もしかしたら、少し意外に感じられるかもしれませんが、体が十分に機能を発揮するには、関節の可動域が大きく、スムーズに動かすことができることが大切です。
割と多くの方が意識されていると思われる筋力の維持や増進と同様に、体の柔軟性も放っておくと加齢とともに失われていきますので、柔軟性にも、ぜひ、意識をしていただきたいと思います。
それでは、まず、柔軟性を高めることのメリットを挙げてみます。
1、怪我をしにくくなる
2、筋肉の老化を予防する
3、運動能力が上がる
4、血液の流れが良くなる
それでは、一つずつみていきましょう。
1の「怪我をしにくくなる」についてですが、関節の可動域が大きいと、体が硬い人が肉離れや骨折をしてしまう場合でも、少し捻挫など痛めたりする程度で済んだりします。

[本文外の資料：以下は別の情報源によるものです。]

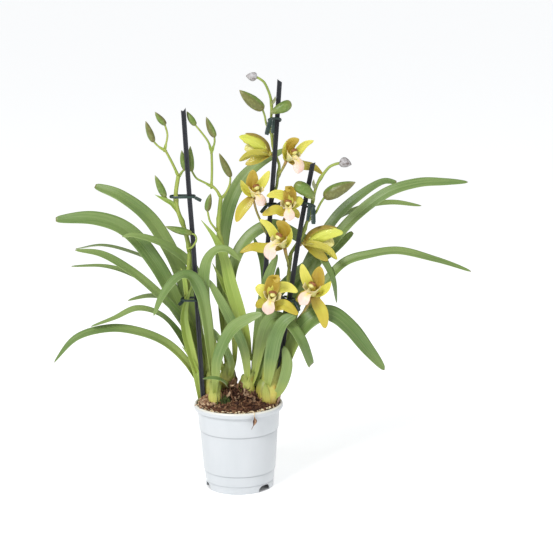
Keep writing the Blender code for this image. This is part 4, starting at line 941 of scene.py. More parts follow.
def leaf_width(widest, tip_share):
    """Narrow at the base, full from the middle of the length, drawn in towards the tip."""
    def width_at(share):
        if share < 0.52:
            opening = math.sin(share / 0.52 * math.pi / 2) ** 1.5
            return LEAF_BASE_WIDTH + (widest - LEAF_BASE_WIDTH) * opening
        if share < 0.6:
            return widest
        drop = ((share - 0.6) / 0.4) ** (2.1 if tip_share < 0.5 else 6)
        return widest * (tip_share + (1 - tip_share) * math.sqrt(max(0.0, 1 - drop)))
    return width_at


def leaf_fold(share):
    return 19 + 38 * math.exp(-(share / 0.16) ** 2) - 6 * share


def strap(points, looks, width_at, thickness, fold_at, ripple=0.0, spacing=3.2, cells=5, seed=0):
    """A thin blade, folded along its middle, whose upper side looks the given ways along its length.

    fold_at gives the angle that each half is turned up, in degrees, at a share of the length.
    """
    places, ways, shares = smooth_route(points, spacing)
    rows, values, gone = [], [], 0.0
    for i, (place, way, share) in enumerate(zip(places, ways, shares)):
        k = min(int(share * (len(looks) - 1)), len(looks) - 2)
        look = Vector(looks[k]).lerp(Vector(looks[k + 1]), share * (len(looks) - 1) - k)
        side = way.cross(look).normalized()
        up = side.cross(way).normalized()
        half = width_at(share) / 2
        fold = math.radians(fold_at(share))
        gone += (place - places[i - 1]).length if i else 0.0
        row = []
        for upper, k in there_and_back(cells):
            u = k / cells
            wave = ripple * abs(u) ** 3 * math.sin(gone / 13 + seed + (1.3 if u > 0 else 0.0))
            deep = thickness * (1 - 0.72 * u * u) / 2
            keel = 0.0 if upper else 0.35 * thickness * math.exp(-(u / 0.16) ** 2)
            lift = half * (abs(u) + 0.12 * u * u - 0.12 * abs(u)) * math.sin(fold) + wave
            row.append(place + side * half * u * math.cos(fold)
                       + up * (lift + (deep if upper else -deep - keel)))
            values.append((u, share, 1.0 if upper else 0.0, u * half, gone, seed))
        rows.append(row)
    return (*skin(rows), values)


def join_straps(name, parts):
    """Like join_parts, with two named values: place on the blade, and millimetres across and along."""
    mesh = join_parts(name, [(points, faces, [v[:3] for v in values]) for points, faces, values in parts],
                      "blade")
    name_values(mesh, "strip", [v[3:] for _, _, values in parts for v in values])
    return mesh


def make_leaf_finish(name, base, lean, vein, under, foot):
    """Leaf tissue: parallel veins, a pale midrib, painted light on the margin, a greyer underside and a
    yellowing foot.
    """
    leaf = Finish(name, 0.42)
    across = leaf.reckon("ABSOLUTE", leaf.part(0, "blade"))
    share, upper = leaf.part(1, "blade"), leaf.part(2, "blade")
    veins = leaf.speckle(1.0, 2, (1.5, 0.012, 7.0), "strip")
    cloud = leaf.speckle(24, 4)
    mood = leaf.speckle(1.0, 1, (0, 0.008, 3.7), "strip")       # each leaf has its own
    face = leaf.wash(base, lean, mood, (0.40, 0.0), (0.60, 1.0))
    face = leaf.wash(face, lean, cloud, (0.3, 0.0), (0.7, 0.3))
    face = leaf.wash(face, vein, veins, (0.42, 0.0), (0.62, 0.5))
    back = leaf.wash(under, tuple(0.75 * c for c in under), veins, (0.4, 0.0), (0.65, 0.35))
    face = leaf.over(upper, back, face)
    # a pale midrib, and a paler margin that is painted light shining through the thin edge
    face = leaf.wash(face, tuple(1.5 * c for c in vein), across, (0.02, 0.14), (0.06, 0.0), (0.93, 0.0),
                     (1.0, 0.55))
    face = leaf.wash(face, foot, share, (0.0, 1.0), (0.16, 0.6), (0.42, 0.0))
    leaf.colour(leaf.wash(face, (0.24, 0.14, 0.05), share, (0.993, 0.0), (1.0, 0.6)))
    leaf.roughness(leaf.shades(cloud, (0.3, 0.34), (0.7, 0.5)))
    leaf.relief(veins, 0.00012)
    leaf.let_light_in(0.06, (0.002, 0.004, 0.001))
    return leaf


leaf_green = make_leaf_finish("leaf_green_upper", (0.085, 0.165, 0.034), (0.195, 0.280, 0.072),
                              (0.26, 0.335, 0.120), (0.30, 0.34, 0.200), (0.36, 0.41, 0.080))
for number, (name, (widest, tip_share, looks, route)) in enumerate(LEAVES.items()):
    blade = strap(route, looks, leaf_width(widest, tip_share), LEAF_THICKNESS, leaf_fold, LEAF_RIPPLE,
                  seed=number * 1.7)
    finish_piece(join_straps(name + "_blade", [blade]), leaf_green, name)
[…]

例えば、強風によって硬い木の枝はポキっと折れてしまいますが、柳の木の枝はしなやかにしなり折れません。
次に2の「筋肉の老化を予防する」については、柔軟性を維持、または高めるために行うストレッチによって、筋肉が引っ張られたり伸ばされたりします。
その結果、柔らかい状態の筋肉には血も通いやすく、必要な栄養素や水分も供給されます。
3の「運動能力が上がる」については、関節の可動域が広いということは使える筋肉の量も増えますので、当然、柔軟性がないより運動能力は上がります。
最後に4の「血液の流れが良くなる」ですが、ストレッチなどによって柔軟性を高めていくと筋肉も柔らかくなります。すると、筋肉に流れる血液の流れがよくなりますし、筋肉の動きによって血液の流れも改善されます。
この4の「血液の流れが良くなる」ことによっては、疲労物質も排出されやすいということで、疲労回復も早くなることが期待できますし、疲労自体も感じにくくなるかもしれません。
また、肩こりや腰痛の緩和も期待できます。
さらに、基礎代謝が上がりダイエットがしやすくなったり、冷え性が改善されることなどが期待できます。
以上をお読みいただくだけでも、体の柔軟性を維持したり、高めていくことに、多くのメリットを感じていただけると思います。
まずは、お風呂上りやお休みになられる前のリラックスした時間に、毎日、少しずつ始めてみられるのがいいでしょう。
鼻呼吸をしながら決して無理をせず、筋肉が伸ばされて気持ちいいと感じるくらいのストレッチをお勧めします。
辛いと長続きしませんし、体を痛めてしまっては本末転倒です。
まずは3週間つづけられる程度のストレッチから始めてみてください。
3週間経ったあと、体の小さな変化に気づかれると思います。